**Task directions:** Copy out all of the material, matching it word for word.

**Dataset section:**
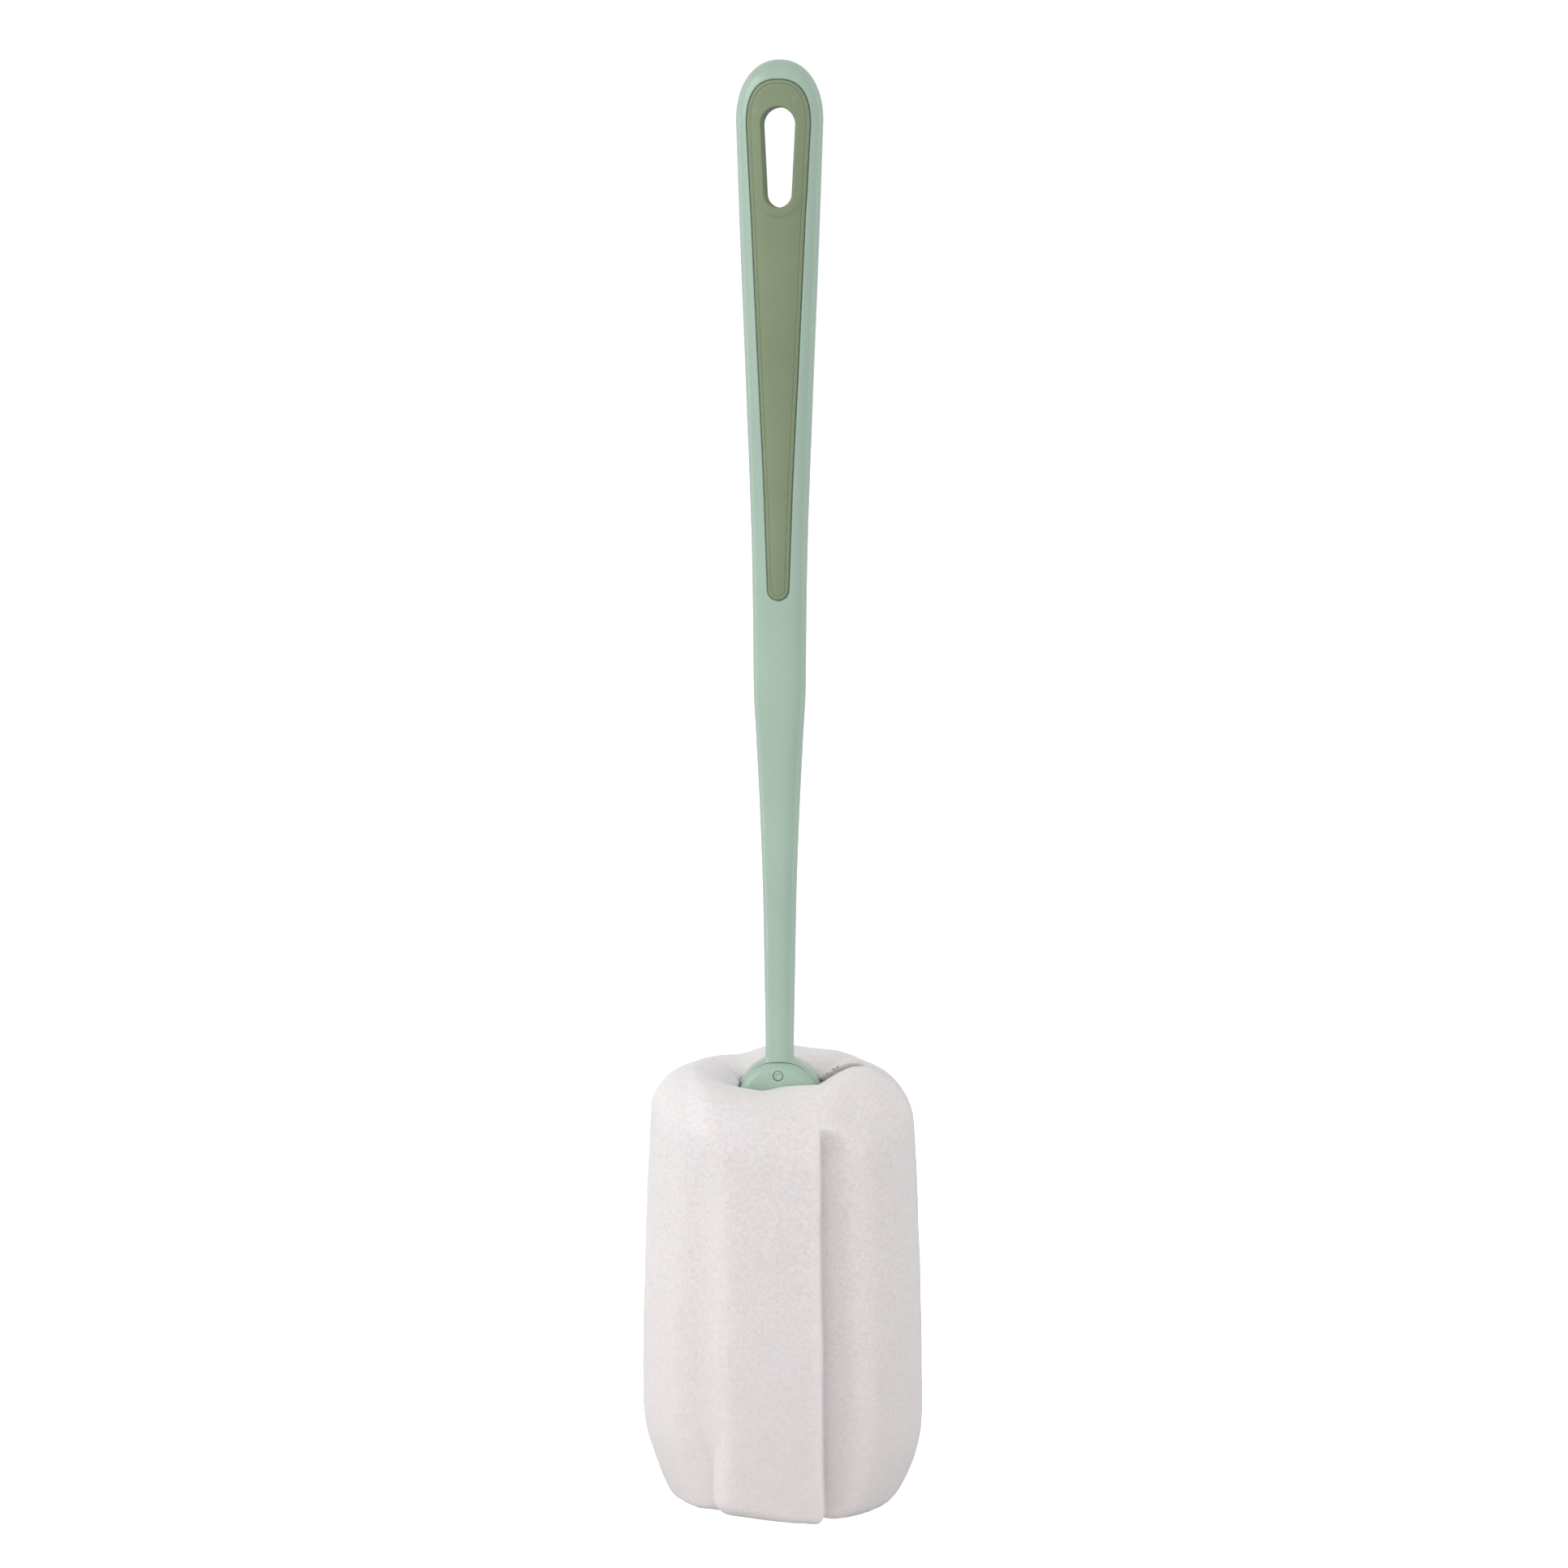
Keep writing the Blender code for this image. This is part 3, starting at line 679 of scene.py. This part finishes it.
def head_distance(x, y, z, side):
    """Rough distance to one half of the head: negative inside the foam."""
    right = smooth(x / 10.0)
    less = smooth((2.0 - x) / 4.0)
    centre = 0.55 + 0.45 * smooth((-285.0 - z) / 22.0)
    top = z - top_height(x, y, side)
    base = (-310.55 - 0.06 * x) - z
    # side lobes: a round body that draws in towards the base in a long curve
    wall = np.hypot(x - centre, y) - through(LOBE_R_Z, LOBE_R, z)
    drawn = np.maximum(-289.5 - 1.5 * np.tanh(x / 10.0) - z, 0) ** 2
    ridge = 1 - 0.8 * (y / np.maximum(np.hypot(x, y), 1.0)) ** 2
    wall = wall + (0.0128 + 0.0028 * right) * ridge * drawn
    # faces and sides of the front and rear lobes
    east = through(EDGE_Z, EDGE_X, z)
    west = -13.6 + 1.05 * smooth((-225.0 - z) / 80.0)
    lean = (east + west) / 2
    across = np.abs(x - lean) - (east - west) / 2
    out = np.abs(y) - 29.8 + 0.5 * smooth((z + 250) / 30.0) + 0.006 * (x - lean) ** 2
    # the whole outline without its notches, rounded over at the top
    hull = wall + (out - wall) * smooth((7.0 - across) / 9.0)
    cap = round_max(hull - 0.2, top, 11.7 + 4.4 * smooth((x + 12.0) / 24.0))
    # the round body is cut back by the floors of the four notches, less on the left
    shallow = smooth((z + 228.8 + 15.7 * less) / (13.0 + 11.0 * less))
    floor = 22.4 + 3.1 * less + (0.07 - 0.07 * less) * (np.abs(x - 0.3) - 13.0)
    rim = np.sqrt(np.maximum(31.5**2 - x**2, 200.0)) + 0.8
    body = wall + (hull - wall) * smooth((z + 236.0) / 12.0)
    body = round_max(body, base, 1.5 + 2.5 * right)
    body = round_max(body, np.abs(y) - floor - (rim - floor) * shallow, 1.9 + 3.1 * less)
    # the lobes have a crisp right edge and a softer left one
    lobe = round_max(across, out, np.where(x > lean, 0.7, 5.0))
    lobe = round_max(lobe, base, 3.8 - 1.7 * smooth((x + 9.0) / 16.0))
    fillet = 0.9 + 3.7 * less * (1 - smooth((-286.0 - z) / 16.0))
    both = round_max(round_min(body, lobe, fillet), cap, 0.5)
    # the joint between the halves, and the pocket for the clamp and its prongs
    open_edge = smooth((x - 4.0) / 6.0) * (1.1 if side < 0 else -0.8)
    shut = smooth((x - 14.0) / 7.0)
    joint = (1.1 + 0.4 * right + open_edge) * (1 - shut) + 0.2 * shut
    half = round_max(both, side * (seam(x) - y) + SEAM_GAP, joint)
    if side > 0:  # the rear half overhangs the crease to the right of the clamp
        lip = through(CREASE_X, CREASE_TOP, x) - 0.1
        low = through(CREASE_X, CREASE_LOW, x) - 1.2
        under = np.minimum(((lip - z) * 1.7 - y) / 1.97, z - low)
        under = np.minimum(under, np.minimum(x - 8.8, (0.3 * (21.0 - x) - y) / 1.04))
        half = round_max(half, under, 0.6)
    clamp = DISC_R + 0.06 + (RING_R - DISC_R) * smooth((y + 2.2) / 0.7)
    chord = np.sqrt(np.maximum(clamp**2 - (z - RING_Z) ** 2, 30.0))
    width = np.where(z > RING_Z + 1.5, chord, np.maximum(chord, POCKET_X))
    pocket = np.maximum(
        np.maximum(np.abs(x) - width, np.abs(y) - POCKET_Y), POCKET_FLOOR - z
    )
    return round_max(half, -pocket, 0.6)


def surface_net(low, high, step, field):
    """Closed mesh of even quads on the zero surface of a field."""
    axes = [np.arange(a, b + step, step) for a, b in zip(low, high)]
    gx, gy, gz = np.meshgrid(*axes, indexing="ij")
    f = field(gx, gy, gz)
    inside = f < 0
    n = [s - 1 for s in f.shape]

    def corner(a, d):
        return a[d[0] : d[0] + n[0], d[1] : d[1] + n[1], d[2] : d[2] + n[2]]

    corners = [(i, j, k) for i in (0, 1) for j in (0, 1) for k in (0, 1)]
    count = sum(corner(inside, c).astype(np.int8) for c in corners)
    active = (count > 0) & (count < 8)
    ids = np.full(active.shape, -1, np.int64)
    ids[active] = np.arange(active.sum())
    where = np.argwhere(active).astype(float)
    total, hits = np.zeros((len(where), 3)), np.zeros(len(where))
    for c in corners:
        for axis in range(3):
            if c[axis]:
                continue
            d = list(c)
            d[axis] = 1
            a, b = corner(f, c)[active], corner(f, d)[active]
            crossed = (a < 0) != (b < 0)
            t = np.where(crossed, a / np.where(a == b, 1, a - b), 0)
            p = np.tile(np.array(c, float), (len(where), 1))
            p[:, axis] += t
            total += p * crossed[:, None]
            hits += crossed
    points = np.array([a[0] for a in axes]) + step * (where + total / hits[:, None])
    faces = []
    for axis in range(3):
        u, v = [(1, 2), (2, 0), (0, 1)][axis]
        size = list(f.shape)
        size[axis] -= 1
        a = np.take(inside, range(0, size[axis]), axis=axis)
        b = np.take(inside, range(1, size[axis] + 1), axis=axis)
        for flip, change in ((False, a & ~b), (True, ~a & b)):
            at = np.argwhere(change)
            at = at[(at[:, u] > 0) & (at[:, v] > 0)]
            at = at[(at[:, u] < n[u]) & (at[:, v] < n[v])]
            ring = []
            for du, dv in ((-1, -1), (0, -1), (0, 0), (-1, 0)):
                c = at.copy()
                c[:, u] += du
                c[:, v] += dv
                ring.append(ids[c[:, 0], c[:, 1], c[:, 2]])
            quads = np.stack(ring, 1)
            faces.append(quads[:, ::-1] if flip else quads)
    return points, np.concatenate(faces)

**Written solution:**
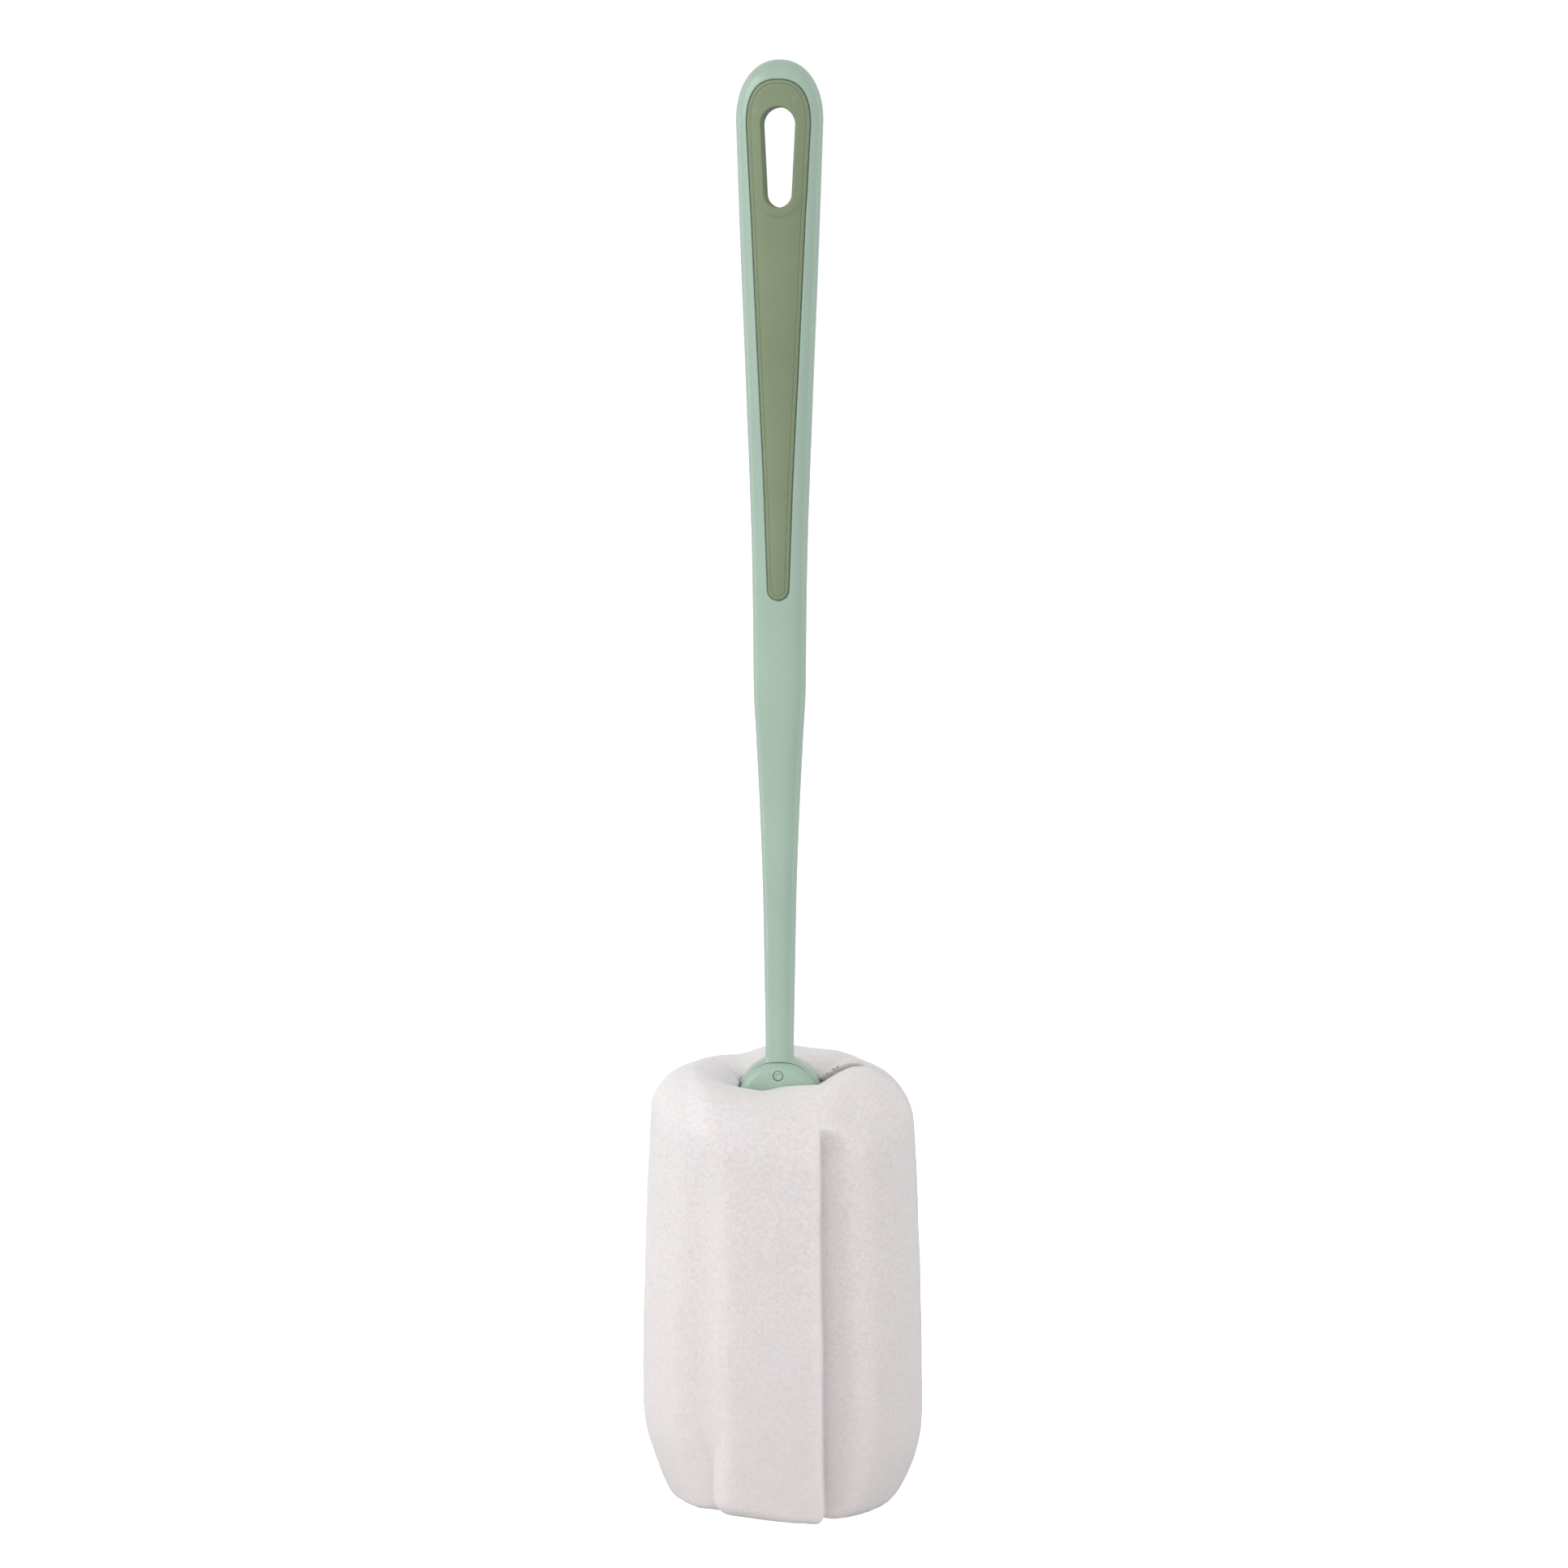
Keep writing the Blender code for this image. This is part 3, starting at line 679 of scene.py. This part finishes it.
def head_distance(x, y, z, side):
    """Rough distance to one half of the head: negative inside the foam."""
    right = smooth(x / 10.0)
    less = smooth((2.0 - x) / 4.0)
    centre = 0.55 + 0.45 * smooth((-285.0 - z) / 22.0)
    top = z - top_height(x, y, side)
    base = (-310.55 - 0.06 * x) - z
    # side lobes: a round body that draws in towards the base in a long curve
    wall = np.hypot(x - centre, y) - through(LOBE_R_Z, LOBE_R, z)
    drawn = np.maximum(-289.5 - 1.5 * np.tanh(x / 10.0) - z, 0) ** 2
    ridge = 1 - 0.8 * (y / np.maximum(np.hypot(x, y), 1.0)) ** 2
    wall = wall + (0.0128 + 0.0028 * right) * ridge * drawn
    # faces and sides of the front and rear lobes
    east = through(EDGE_Z, EDGE_X, z)
    west = -13.6 + 1.05 * smooth((-225.0 - z) / 80.0)
    lean = (east + west) / 2
    across = np.abs(x - lean) - (east - west) / 2
    out = np.abs(y) - 29.8 + 0.5 * smooth((z + 250) / 30.0) + 0.006 * (x - lean) ** 2
    # the whole outline without its notches, rounded over at the top
    hull = wall + (out - wall) * smooth((7.0 - across) / 9.0)
    cap = round_max(hull - 0.2, top, 11.7 + 4.4 * smooth((x + 12.0) / 24.0))
    # the round body is cut back by the floors of the four notches, less on the left
    shallow = smooth((z + 228.8 + 15.7 * less) / (13.0 + 11.0 * less))
    floor = 22.4 + 3.1 * less + (0.07 - 0.07 * less) * (np.abs(x - 0.3) - 13.0)
    rim = np.sqrt(np.maximum(31.5**2 - x**2, 200.0)) + 0.8
    body = wall + (hull - wall) * smooth((z + 236.0) / 12.0)
    body = round_max(body, base, 1.5 + 2.5 * right)
    body = round_max(body, np.abs(y) - floor - (rim - floor) * shallow, 1.9 + 3.1 * less)
    # the lobes have a crisp right edge and a softer left one
    lobe = round_max(across, out, np.where(x > lean, 0.7, 5.0))
    lobe = round_max(lobe, base, 3.8 - 1.7 * smooth((x + 9.0) / 16.0))
    fillet = 0.9 + 3.7 * less * (1 - smooth((-286.0 - z) / 16.0))
    both = round_max(round_min(body, lobe, fillet), cap, 0.5)
    # the joint between the halves, and the pocket for the clamp and its prongs
    open_edge = smooth((x - 4.0) / 6.0) * (1.1 if side < 0 else -0.8)
    shut = smooth((x - 14.0) / 7.0)
    joint = (1.1 + 0.4 * right + open_edge) * (1 - shut) + 0.2 * shut
    half = round_max(both, side * (seam(x) - y) + SEAM_GAP, joint)
    if side > 0:  # the rear half overhangs the crease to the right of the clamp
        lip = through(CREASE_X, CREASE_TOP, x) - 0.1
        low = through(CREASE_X, CREASE_LOW, x) - 1.2
        under = np.minimum(((lip - z) * 1.7 - y) / 1.97, z - low)
        under = np.minimum(under, np.minimum(x - 8.8, (0.3 * (21.0 - x) - y) / 1.04))
        half = round_max(half, under, 0.6)
    clamp = DISC_R + 0.06 + (RING_R - DISC_R) * smooth((y + 2.2) / 0.7)
    chord = np.sqrt(np.maximum(clamp**2 - (z - RING_Z) ** 2, 30.0))
    width = np.where(z > RING_Z + 1.5, chord, np.maximum(chord, POCKET_X))
    pocket = np.maximum(
        np.maximum(np.abs(x) - width, np.abs(y) - POCKET_Y), POCKET_FLOOR - z
    )
    return round_max(half, -pocket, 0.6)


def surface_net(low, high, step, field):
    """Closed mesh of even quads on the zero surface of a field."""
    axes = [np.arange(a, b + step, step) for a, b in zip(low, high)]
    gx, gy, gz = np.meshgrid(*axes, indexing="ij")
    f = field(gx, gy, gz)
    inside = f < 0
    n = [s - 1 for s in f.shape]

    def corner(a, d):
        return a[d[0] : d[0] + n[0], d[1] : d[1] + n[1], d[2] : d[2] + n[2]]

    corners = [(i, j, k) for i in (0, 1) for j in (0, 1) for k in (0, 1)]
    count = sum(corner(inside, c).astype(np.int8) for c in corners)
    active = (count > 0) & (count < 8)
    ids = np.full(active.shape, -1, np.int64)
    ids[active] = np.arange(active.sum())
    where = np.argwhere(active).astype(float)
    total, hits = np.zeros((len(where), 3)), np.zeros(len(where))
    for c in corners:
        for axis in range(3):
            if c[axis]:
                continue
            d = list(c)
            d[axis] = 1
            a, b = corner(f, c)[active], corner(f, d)[active]
            crossed = (a < 0) != (b < 0)
            t = np.where(crossed, a / np.where(a == b, 1, a - b), 0)
            p = np.tile(np.array(c, float), (len(where), 1))
            p[:, axis] += t
            total += p * crossed[:, None]
            hits += crossed
    points = np.array([a[0] for a in axes]) + step * (where + total / hits[:, None])
    faces = []
    for axis in range(3):
        u, v = [(1, 2), (2, 0), (0, 1)][axis]
        size = list(f.shape)
        size[axis] -= 1
        a = np.take(inside, range(0, size[axis]), axis=axis)
        b = np.take(inside, range(1, size[axis] + 1), axis=axis)
        for flip, change in ((False, a & ~b), (True, ~a & b)):
            at = np.argwhere(change)
            at = at[(at[:, u] > 0) & (at[:, v] > 0)]
            at = at[(at[:, u] < n[u]) & (at[:, v] < n[v])]
            ring = []
            for du, dv in ((-1, -1), (0, -1), (0, 0), (-1, 0)):
                c = at.copy()
                c[:, u] += du
                c[:, v] += dv
                ring.append(ids[c[:, 0], c[:, 1], c[:, 2]])
            quads = np.stack(ring, 1)
            faces.append(quads[:, ::-1] if flip else quads)
    return points, np.concatenate(faces)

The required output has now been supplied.